Supplied material
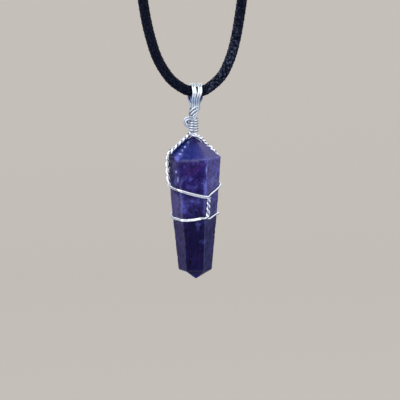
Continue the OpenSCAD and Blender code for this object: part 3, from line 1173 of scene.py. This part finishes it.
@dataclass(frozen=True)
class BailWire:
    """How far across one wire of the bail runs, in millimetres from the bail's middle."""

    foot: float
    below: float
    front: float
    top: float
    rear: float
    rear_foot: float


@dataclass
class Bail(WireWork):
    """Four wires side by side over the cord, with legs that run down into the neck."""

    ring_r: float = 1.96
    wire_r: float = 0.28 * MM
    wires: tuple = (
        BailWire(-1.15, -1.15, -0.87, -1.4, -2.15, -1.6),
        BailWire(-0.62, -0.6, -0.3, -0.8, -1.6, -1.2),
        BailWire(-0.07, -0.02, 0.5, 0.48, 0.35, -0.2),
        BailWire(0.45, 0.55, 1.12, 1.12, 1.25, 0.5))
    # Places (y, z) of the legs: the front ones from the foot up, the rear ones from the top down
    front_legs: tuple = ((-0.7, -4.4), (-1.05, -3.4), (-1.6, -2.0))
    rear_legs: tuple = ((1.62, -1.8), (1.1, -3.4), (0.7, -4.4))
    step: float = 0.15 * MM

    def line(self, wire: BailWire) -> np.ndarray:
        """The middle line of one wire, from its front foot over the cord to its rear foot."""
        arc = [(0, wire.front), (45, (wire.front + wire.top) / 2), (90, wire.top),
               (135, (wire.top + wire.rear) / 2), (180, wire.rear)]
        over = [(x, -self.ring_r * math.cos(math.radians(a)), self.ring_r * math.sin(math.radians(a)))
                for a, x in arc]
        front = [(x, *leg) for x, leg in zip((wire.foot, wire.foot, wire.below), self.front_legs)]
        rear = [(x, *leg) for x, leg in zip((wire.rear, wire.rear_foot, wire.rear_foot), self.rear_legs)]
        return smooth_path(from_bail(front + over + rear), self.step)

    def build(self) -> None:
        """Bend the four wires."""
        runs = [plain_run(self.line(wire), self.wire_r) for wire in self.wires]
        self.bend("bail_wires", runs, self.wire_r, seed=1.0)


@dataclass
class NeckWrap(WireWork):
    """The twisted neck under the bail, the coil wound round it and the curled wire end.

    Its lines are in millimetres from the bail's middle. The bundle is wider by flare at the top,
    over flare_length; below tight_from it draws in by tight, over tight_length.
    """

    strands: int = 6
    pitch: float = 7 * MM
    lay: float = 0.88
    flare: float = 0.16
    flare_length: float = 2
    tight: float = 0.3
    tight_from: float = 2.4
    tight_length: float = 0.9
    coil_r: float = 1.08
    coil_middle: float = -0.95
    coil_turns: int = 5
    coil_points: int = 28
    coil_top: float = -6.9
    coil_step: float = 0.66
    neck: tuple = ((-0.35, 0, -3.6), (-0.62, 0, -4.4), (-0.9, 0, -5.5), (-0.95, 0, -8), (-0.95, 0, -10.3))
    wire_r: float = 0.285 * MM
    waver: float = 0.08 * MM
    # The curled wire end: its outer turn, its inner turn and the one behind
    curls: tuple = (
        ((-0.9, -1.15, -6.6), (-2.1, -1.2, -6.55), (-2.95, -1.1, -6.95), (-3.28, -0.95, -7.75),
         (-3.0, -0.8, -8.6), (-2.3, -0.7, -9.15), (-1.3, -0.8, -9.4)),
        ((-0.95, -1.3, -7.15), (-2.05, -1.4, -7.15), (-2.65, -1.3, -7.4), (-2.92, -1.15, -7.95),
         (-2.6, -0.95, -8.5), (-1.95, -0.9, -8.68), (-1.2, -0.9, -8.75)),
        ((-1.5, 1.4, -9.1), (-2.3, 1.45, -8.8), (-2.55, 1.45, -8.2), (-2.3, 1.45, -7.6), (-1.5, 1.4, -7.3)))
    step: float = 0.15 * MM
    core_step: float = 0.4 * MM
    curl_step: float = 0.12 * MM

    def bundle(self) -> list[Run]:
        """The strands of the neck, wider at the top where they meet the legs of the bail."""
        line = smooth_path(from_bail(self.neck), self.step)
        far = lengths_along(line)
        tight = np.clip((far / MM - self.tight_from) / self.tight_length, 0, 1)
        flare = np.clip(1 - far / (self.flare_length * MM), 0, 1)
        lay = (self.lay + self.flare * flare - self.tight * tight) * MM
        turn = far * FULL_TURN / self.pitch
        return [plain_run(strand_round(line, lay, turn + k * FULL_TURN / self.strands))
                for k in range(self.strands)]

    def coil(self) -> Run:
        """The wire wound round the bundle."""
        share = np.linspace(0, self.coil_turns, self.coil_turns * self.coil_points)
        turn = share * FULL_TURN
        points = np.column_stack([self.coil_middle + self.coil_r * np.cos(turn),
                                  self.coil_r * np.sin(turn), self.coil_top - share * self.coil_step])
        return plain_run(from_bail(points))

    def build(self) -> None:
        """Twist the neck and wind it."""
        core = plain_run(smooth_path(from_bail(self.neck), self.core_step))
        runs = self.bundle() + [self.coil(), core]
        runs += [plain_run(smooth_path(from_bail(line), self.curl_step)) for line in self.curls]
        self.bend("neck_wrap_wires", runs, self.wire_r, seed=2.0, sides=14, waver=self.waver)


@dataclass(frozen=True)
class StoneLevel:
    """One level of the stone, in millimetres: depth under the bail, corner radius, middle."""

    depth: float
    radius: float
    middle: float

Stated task
Copy the lines from the start of the data verbatim, stopping after the line containing "wires side by".

Task answer
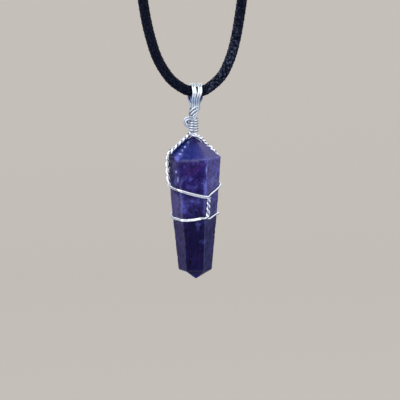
Continue the OpenSCAD and Blender code for this object: part 3, from line 1173 of scene.py. This part finishes it.
@dataclass(frozen=True)
class BailWire:
    """How far across one wire of the bail runs, in millimetres from the bail's middle."""

    foot: float
    below: float
    front: float
    top: float
    rear: float
    rear_foot: float


@dataclass
class Bail(WireWork):
    """Four wires side by side over the cord, with legs that run down into the neck."""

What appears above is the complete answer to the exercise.